Ich werde bei Lesungen oft gefragt, wo ich eigentlich meine Themen finde. Bei dem Film, der nächste Woche am Mittwoch im SWR Fernsehen läuft – Das Geschäft mit der Nachhaltigkeit, 20. Oktober 2021, 20:15 – entstand die Idee, als ich mit meinem Lieblingscutter im Schnitt saß
Es ist ungefähr ein Jahr her, dass ich die Geschichte gepostet habe, wie wir bei der Arbeit nebenher herausfanden, dass so genanntes Bio-Plastik eine ganz schön perfide Mogelpackung ist – ich hab damals hier darüber geschrieben.

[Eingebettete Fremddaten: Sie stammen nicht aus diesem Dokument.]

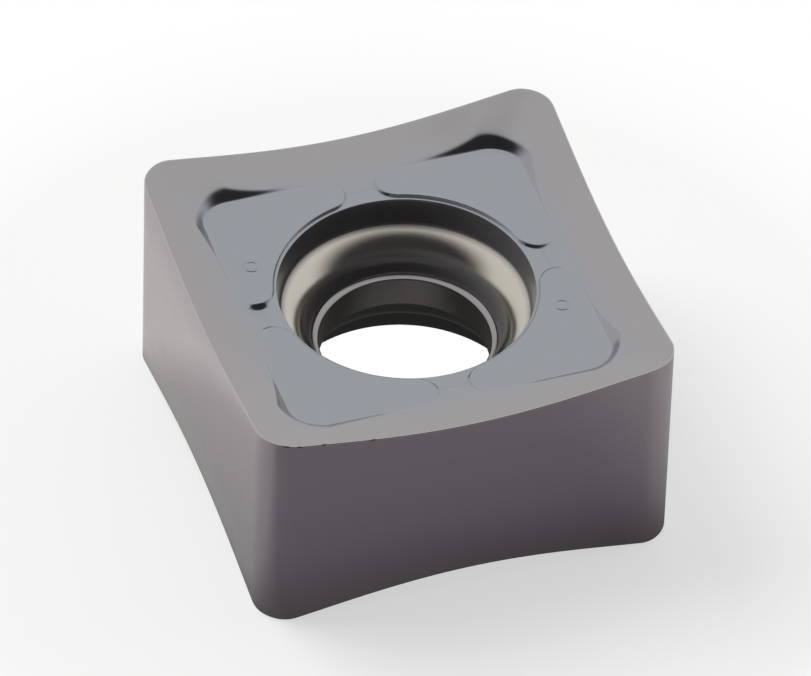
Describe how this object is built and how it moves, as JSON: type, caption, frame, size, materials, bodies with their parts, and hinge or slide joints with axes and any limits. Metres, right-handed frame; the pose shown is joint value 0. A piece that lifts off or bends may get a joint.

Aus dem Ärger über die dreiste Verbraucher:innen-Täuschung wurde eine Filmidee über Greenwashing aller Art. Und natürlich musste auch die schummelnde Öko-Kaffeekapsel in den Film, in einem Selbstversuch.
Ich mache den Test
Gleich nachdem ich im Schneideraum auf die vermeintliche Kompostierkapsel gestoßen war, beschloss ich, zu Hause einen Test zu machen, der dann auch im Film verwendet wurde. Vorsicht Spoileralarm – für Euch enthülle ich hier schon mal, was passiert, wenn man laut Herstellerangaben kompostierbares Plastik verrotten lässt: Ihr werdet es ahnen… nichts!
Vier Monate lang moderten Gefäße mit Erde und Bioplastikprodukten in einer dunklen Ecke meines Wohnzimmers vor sich hin, immer wieder liebevoll nachgefeuchtet. Am Ende der Testzeit holte ich eine quasi unversehrte Kaffeekapsel aus der Erde. Während Papiertüten und kompostierbare Pappbecher rückstandsfrei verrottet waren, war der Bioplastik-Beutel, laut Packungsaufdruck besonders gut geeignet für Biomüll, noch ziemlich intakt.
Beim Abfallwirtschaftsamt des Rems-Murr-Kreises hab ich mir für den Film außerdem angeschaut, was mit Bioplastik in einer professionellen Verrottungsanlage gescheht: wieder… nichts! Wer seinen Biomüll in einem Bioplastikbeutel in die Tonne wirft, hätte sich die ganze Trennerei von vorneherein sparen können. Denn der Beutel wandert inklusive Inhalt direkt in die Müllverbrennung – Tüte und Inhalt manuell zu trennen wäre zu aufwändig…
Ganz legale Öko-Tricks
Das Problem ist die EU Norm 13432. Die besagt, dass Plastik „kompostierbar“ heißen darf, wenn es in industriellen Großanlagen in maximal 6 Monaten zu 90 Prozent verrottet. Doch solche Anlagen gibt es in Europa praktisch nicht. Und auch 10 Prozent Restplastik wären für verwertbaren Kompost noch zu viel. Wozu existiert eine Norm, die gar nichts Anwendbares normiert? Muss mich der Gesetzgeber nicht vor dieser Art Etikettenschwindel schützen?
Im Film spreche ich darüber mit Vivian Loonela von der EU-Kommission und mit Martin Häusling, der für die Grünen im Umweltausschuss des EU-Parlamentes sitzt.